PROBLEM REQUIREMENTS
Reproduce the full listing that appears beneath this instruction exactly.
◇ ◇ ◇ ◇ ◇ ◇ ◇
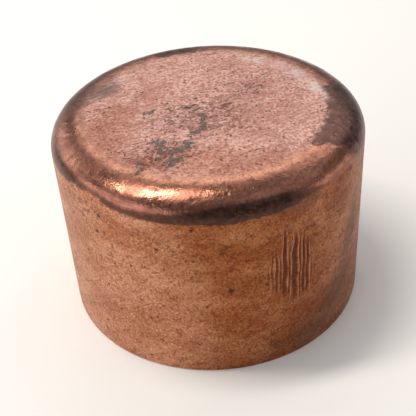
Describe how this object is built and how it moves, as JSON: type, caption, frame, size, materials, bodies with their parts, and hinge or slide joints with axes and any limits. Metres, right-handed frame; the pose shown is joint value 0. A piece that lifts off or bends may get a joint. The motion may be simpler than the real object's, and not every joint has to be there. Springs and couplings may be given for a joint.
{
  "type": "pipe cap",
  "caption": "Plain copper solder-joint cap for 54 mm tube: a drawn cup with a flat closed end, a rounded shoulder and a straight socket.",
  "frame": {"origin": "centre of the open mouth, in the plane of the rim", "axes": "+Z along the socket's axis, from the open mouth to the closed end"},
  "size_m": [0.0572, 0.0572, 0.0384],
  "materials": {
    "copper": "drawn copper, pickled matte with a burnished shoulder and brown tarnish"
  },
  "bodies": {
    "root": {"cap_shell": "copper"}
  },
  "joints": []
}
◇ ◇ ◇ ◇ ◇ ◇ ◇
EXERCISE OUTPUT
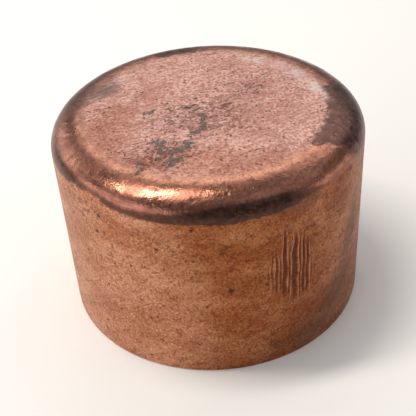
Describe how this object is built and how it moves, as JSON: type, caption, frame, size, materials, bodies with their parts, and hinge or slide joints with axes and any limits. Metres, right-handed frame; the pose shown is joint value 0. A piece that lifts off or bends may get a joint. The motion may be simpler than the real object's, and not every joint has to be there. Springs and couplings may be given for a joint.
{
  "type": "pipe cap",
  "caption": "Plain copper solder-joint cap for 54 mm tube: a drawn cup with a flat closed end, a rounded shoulder and a straight socket.",
  "frame": {"origin": "centre of the open mouth, in the plane of the rim", "axes": "+Z along the socket's axis, from the open mouth to the closed end"},
  "size_m": [0.0572, 0.0572, 0.0384],
  "materials": {
    "copper": "drawn copper, pickled matte with a burnished shoulder and brown tarnish"
  },
  "bodies": {
    "root": {"cap_shell": "copper"}
  },
  "joints": []
}